Directive: Reproduce only the lines of the material below that start at the line containing "pieces = row_pieces()" and stop at the line containing "cad_parts[node].hide_render = cad_parts[node].hide_viewport". Keep both end lines.

Materials provided:
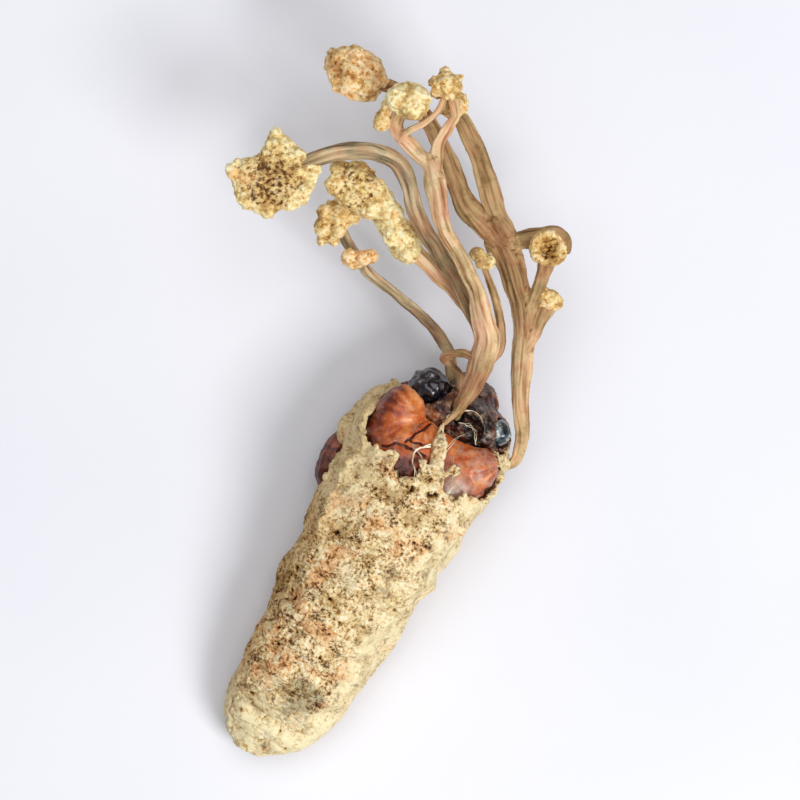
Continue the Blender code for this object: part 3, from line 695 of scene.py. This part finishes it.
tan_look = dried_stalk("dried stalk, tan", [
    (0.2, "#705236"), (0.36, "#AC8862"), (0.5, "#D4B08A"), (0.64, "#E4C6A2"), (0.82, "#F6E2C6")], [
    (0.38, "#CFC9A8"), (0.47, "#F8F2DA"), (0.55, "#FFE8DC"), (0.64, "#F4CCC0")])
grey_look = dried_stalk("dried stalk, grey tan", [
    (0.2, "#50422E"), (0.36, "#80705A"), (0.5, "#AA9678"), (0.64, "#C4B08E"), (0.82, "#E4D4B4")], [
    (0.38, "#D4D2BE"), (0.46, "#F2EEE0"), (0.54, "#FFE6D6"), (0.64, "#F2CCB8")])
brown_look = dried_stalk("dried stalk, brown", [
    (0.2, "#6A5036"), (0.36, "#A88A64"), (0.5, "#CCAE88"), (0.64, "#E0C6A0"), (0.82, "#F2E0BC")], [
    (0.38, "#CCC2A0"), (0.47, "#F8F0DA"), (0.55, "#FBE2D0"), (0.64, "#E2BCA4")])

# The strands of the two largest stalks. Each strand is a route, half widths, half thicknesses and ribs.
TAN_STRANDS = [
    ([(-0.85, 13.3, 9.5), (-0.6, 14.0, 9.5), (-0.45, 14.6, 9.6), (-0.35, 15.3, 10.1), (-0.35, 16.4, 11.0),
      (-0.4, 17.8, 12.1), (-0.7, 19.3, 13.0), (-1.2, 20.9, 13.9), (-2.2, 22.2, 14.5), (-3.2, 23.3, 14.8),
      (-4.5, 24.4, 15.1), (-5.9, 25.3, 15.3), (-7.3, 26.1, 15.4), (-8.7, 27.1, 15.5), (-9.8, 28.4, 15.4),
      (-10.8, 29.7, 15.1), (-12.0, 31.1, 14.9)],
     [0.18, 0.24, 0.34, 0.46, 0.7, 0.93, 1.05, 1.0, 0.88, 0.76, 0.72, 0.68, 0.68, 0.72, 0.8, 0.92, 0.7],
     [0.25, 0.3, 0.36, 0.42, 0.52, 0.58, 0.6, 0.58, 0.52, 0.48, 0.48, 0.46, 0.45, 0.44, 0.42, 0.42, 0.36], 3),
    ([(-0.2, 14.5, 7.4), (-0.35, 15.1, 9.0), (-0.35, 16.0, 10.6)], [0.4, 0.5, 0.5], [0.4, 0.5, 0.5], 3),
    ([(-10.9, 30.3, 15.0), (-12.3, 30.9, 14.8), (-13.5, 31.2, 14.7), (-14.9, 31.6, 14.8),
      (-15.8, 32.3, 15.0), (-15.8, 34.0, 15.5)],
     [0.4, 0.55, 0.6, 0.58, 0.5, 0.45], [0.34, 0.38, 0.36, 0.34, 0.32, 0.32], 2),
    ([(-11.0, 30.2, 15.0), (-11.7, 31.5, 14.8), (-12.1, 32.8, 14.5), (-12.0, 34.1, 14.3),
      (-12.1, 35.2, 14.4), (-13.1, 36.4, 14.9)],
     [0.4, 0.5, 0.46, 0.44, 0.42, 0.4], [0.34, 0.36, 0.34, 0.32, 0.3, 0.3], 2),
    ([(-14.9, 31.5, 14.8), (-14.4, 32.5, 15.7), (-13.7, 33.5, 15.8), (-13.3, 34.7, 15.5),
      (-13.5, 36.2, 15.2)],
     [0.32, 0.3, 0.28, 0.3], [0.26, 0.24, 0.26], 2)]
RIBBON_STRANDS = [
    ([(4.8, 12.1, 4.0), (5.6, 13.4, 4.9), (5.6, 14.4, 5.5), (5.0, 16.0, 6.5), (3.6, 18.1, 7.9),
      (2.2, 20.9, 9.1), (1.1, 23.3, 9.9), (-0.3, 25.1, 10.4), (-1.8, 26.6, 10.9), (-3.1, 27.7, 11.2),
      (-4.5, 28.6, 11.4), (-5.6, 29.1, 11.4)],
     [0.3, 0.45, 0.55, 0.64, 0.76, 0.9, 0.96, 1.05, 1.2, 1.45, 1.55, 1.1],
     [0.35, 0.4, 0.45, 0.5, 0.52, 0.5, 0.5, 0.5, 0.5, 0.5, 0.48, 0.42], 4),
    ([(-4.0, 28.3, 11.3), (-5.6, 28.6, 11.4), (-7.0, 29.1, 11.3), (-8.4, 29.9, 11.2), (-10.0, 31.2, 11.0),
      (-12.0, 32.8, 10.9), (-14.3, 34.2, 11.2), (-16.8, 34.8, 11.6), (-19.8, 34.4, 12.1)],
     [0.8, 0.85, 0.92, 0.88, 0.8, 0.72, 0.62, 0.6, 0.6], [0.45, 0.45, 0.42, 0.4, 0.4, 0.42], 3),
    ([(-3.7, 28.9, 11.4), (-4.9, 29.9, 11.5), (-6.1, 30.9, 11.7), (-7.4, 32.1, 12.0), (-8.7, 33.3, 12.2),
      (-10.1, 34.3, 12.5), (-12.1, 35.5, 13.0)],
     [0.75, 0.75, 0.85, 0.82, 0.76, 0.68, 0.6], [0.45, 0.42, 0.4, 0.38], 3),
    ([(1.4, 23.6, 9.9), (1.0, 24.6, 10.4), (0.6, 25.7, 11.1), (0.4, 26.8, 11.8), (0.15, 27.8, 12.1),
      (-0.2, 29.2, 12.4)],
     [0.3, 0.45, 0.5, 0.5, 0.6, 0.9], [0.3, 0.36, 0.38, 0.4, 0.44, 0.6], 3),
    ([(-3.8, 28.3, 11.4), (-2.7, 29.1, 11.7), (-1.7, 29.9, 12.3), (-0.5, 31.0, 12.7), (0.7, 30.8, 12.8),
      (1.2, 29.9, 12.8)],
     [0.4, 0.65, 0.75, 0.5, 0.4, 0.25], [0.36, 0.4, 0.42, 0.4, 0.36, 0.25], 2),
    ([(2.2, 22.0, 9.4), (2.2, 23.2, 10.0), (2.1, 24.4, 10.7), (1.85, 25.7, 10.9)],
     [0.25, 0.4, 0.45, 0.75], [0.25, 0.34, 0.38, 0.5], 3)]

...

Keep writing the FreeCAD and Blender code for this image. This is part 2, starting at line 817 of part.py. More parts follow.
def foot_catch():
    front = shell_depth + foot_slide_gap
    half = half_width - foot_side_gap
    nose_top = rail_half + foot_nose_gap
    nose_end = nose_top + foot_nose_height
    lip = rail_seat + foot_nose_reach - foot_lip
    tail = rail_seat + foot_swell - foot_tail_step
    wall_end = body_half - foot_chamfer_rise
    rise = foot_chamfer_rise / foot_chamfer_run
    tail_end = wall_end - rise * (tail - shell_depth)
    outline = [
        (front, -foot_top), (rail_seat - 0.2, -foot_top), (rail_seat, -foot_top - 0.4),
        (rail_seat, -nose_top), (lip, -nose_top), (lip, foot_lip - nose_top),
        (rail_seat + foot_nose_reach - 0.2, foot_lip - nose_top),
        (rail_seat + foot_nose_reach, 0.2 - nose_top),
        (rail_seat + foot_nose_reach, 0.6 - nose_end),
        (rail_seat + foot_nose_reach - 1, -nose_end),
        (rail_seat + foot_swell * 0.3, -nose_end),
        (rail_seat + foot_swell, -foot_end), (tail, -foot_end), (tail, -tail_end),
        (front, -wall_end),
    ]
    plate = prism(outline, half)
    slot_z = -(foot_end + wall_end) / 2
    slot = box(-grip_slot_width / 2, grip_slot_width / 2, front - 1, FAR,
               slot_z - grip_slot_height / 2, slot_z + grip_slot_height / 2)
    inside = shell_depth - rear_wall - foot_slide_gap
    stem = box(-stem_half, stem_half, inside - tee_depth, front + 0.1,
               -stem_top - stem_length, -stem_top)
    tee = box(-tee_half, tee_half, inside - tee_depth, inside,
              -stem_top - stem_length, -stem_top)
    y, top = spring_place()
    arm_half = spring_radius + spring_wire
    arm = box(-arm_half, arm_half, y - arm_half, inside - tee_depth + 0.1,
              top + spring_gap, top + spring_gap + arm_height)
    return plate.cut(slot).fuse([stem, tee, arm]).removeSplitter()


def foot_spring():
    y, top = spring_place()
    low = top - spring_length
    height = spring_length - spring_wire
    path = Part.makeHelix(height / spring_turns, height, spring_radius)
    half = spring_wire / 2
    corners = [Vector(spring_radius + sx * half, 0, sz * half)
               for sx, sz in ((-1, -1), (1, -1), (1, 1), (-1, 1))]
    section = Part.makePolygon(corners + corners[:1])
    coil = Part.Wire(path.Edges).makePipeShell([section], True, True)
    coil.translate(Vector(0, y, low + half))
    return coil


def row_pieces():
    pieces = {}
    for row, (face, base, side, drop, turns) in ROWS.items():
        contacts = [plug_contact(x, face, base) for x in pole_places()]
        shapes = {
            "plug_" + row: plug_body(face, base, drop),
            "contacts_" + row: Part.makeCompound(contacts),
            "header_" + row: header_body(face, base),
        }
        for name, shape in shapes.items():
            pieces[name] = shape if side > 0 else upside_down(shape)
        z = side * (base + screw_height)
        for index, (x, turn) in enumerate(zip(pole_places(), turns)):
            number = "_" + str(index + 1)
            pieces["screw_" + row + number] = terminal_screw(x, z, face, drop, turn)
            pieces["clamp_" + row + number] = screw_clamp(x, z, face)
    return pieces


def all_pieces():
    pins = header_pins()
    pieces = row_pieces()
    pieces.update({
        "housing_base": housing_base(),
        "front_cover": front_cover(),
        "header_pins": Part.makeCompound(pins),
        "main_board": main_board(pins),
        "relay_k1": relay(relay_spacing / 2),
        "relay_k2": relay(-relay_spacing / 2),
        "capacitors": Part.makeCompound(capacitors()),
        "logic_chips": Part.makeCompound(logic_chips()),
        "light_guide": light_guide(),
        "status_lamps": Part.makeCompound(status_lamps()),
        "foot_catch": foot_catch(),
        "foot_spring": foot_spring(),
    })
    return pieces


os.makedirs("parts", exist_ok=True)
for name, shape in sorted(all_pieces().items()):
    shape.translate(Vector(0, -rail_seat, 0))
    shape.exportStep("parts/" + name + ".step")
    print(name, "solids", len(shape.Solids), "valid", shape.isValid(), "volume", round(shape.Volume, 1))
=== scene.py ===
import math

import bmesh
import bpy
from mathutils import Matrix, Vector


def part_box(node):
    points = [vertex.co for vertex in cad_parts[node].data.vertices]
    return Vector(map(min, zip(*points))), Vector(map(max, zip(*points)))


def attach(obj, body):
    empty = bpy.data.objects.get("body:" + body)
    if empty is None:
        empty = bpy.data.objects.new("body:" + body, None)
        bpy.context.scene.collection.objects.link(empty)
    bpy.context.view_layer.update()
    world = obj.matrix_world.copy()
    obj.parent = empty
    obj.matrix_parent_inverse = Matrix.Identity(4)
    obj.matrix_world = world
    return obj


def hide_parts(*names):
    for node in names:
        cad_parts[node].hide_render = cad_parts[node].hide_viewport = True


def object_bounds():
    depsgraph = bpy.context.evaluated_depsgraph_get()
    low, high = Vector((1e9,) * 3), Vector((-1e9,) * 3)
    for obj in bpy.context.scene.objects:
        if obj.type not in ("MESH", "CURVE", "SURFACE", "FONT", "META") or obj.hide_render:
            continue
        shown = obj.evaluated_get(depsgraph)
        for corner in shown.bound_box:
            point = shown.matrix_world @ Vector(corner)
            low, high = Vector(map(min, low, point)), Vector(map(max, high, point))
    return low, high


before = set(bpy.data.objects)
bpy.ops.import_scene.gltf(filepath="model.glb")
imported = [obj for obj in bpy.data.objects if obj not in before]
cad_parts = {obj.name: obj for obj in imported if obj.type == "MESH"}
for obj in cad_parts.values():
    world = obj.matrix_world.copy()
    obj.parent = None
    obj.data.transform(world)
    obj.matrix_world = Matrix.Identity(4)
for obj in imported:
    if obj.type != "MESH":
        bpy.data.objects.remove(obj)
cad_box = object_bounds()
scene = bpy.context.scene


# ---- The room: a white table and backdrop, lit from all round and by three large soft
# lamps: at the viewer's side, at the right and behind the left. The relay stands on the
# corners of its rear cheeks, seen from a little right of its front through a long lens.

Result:
    pieces = row_pieces()
    pieces.update({
        "housing_base": housing_base(),
        "front_cover": front_cover(),
        "header_pins": Part.makeCompound(pins),
        "main_board": main_board(pins),
        "relay_k1": relay(relay_spacing / 2),
        "relay_k2": relay(-relay_spacing / 2),
        "capacitors": Part.makeCompound(capacitors()),
        "logic_chips": Part.makeCompound(logic_chips()),
        "light_guide": light_guide(),
        "status_lamps": Part.makeCompound(status_lamps()),
        "foot_catch": foot_catch(),
        "foot_spring": foot_spring(),
    })
    return pieces


os.makedirs("parts", exist_ok=True)
for name, shape in sorted(all_pieces().items()):
    shape.translate(Vector(0, -rail_seat, 0))
    shape.exportStep("parts/" + name + ".step")
    print(name, "solids", len(shape.Solids), "valid", shape.isValid(), "volume", round(shape.Volume, 1))
=== scene.py ===
import math

import bmesh
import bpy
from mathutils import Matrix, Vector


def part_box(node):
    points = [vertex.co for vertex in cad_parts[node].data.vertices]
    return Vector(map(min, zip(*points))), Vector(map(max, zip(*points)))


def attach(obj, body):
    empty = bpy.data.objects.get("body:" + body)
    if empty is None:
        empty = bpy.data.objects.new("body:" + body, None)
        bpy.context.scene.collection.objects.link(empty)
    bpy.context.view_layer.update()
    world = obj.matrix_world.copy()
    obj.parent = empty
    obj.matrix_parent_inverse = Matrix.Identity(4)
    obj.matrix_world = world
    return obj


def hide_parts(*names):
    for node in names:
        cad_parts[node].hide_render = cad_parts[node].hide_viewport = True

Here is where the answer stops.